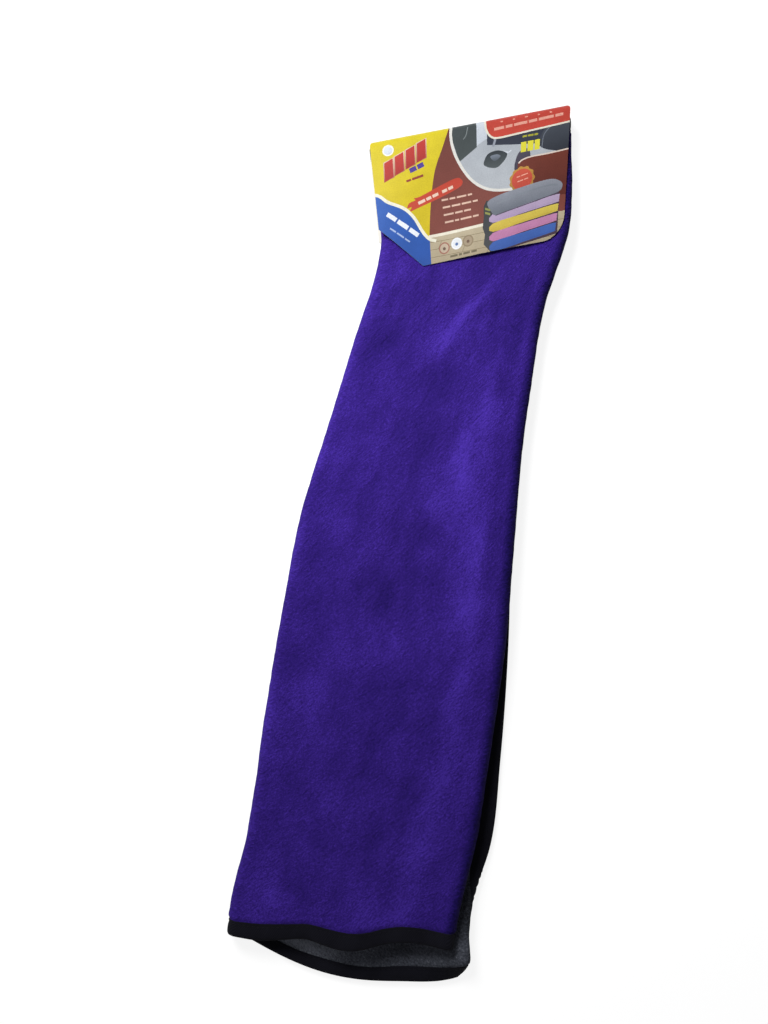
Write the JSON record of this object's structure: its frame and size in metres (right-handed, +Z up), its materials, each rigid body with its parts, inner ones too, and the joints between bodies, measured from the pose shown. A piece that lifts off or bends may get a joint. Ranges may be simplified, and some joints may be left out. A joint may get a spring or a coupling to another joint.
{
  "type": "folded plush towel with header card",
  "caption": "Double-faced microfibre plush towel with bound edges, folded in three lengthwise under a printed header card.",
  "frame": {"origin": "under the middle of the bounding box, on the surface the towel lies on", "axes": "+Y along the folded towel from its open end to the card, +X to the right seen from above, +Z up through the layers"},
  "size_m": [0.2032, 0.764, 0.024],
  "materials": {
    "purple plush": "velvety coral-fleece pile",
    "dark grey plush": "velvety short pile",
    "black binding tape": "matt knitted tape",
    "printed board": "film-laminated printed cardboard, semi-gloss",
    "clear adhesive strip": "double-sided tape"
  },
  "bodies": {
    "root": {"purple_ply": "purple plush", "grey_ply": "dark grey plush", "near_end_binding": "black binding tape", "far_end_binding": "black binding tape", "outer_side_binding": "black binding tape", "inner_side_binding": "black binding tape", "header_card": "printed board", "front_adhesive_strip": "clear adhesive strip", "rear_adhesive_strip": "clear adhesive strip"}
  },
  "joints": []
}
-------------------------
• [THE TASK] Where a line of the data holds "with", show that line.

• [RIGHT ANSWER]
Write the JSON record of this object's structure: its frame and size in metres (right-handed, +Z up), its materials, each rigid body with its parts, inner ones too, and the joints between bodies, measured from the pose shown. A piece that lifts off or bends may get a joint. Ranges may be simplified, and some joints may be left out. A joint may get a spring or a coupling to another joint.
  "type": "folded plush towel with header card",
  "caption": "Double-faced microfibre plush towel with bound edges, folded in three lengthwise under a printed header card.",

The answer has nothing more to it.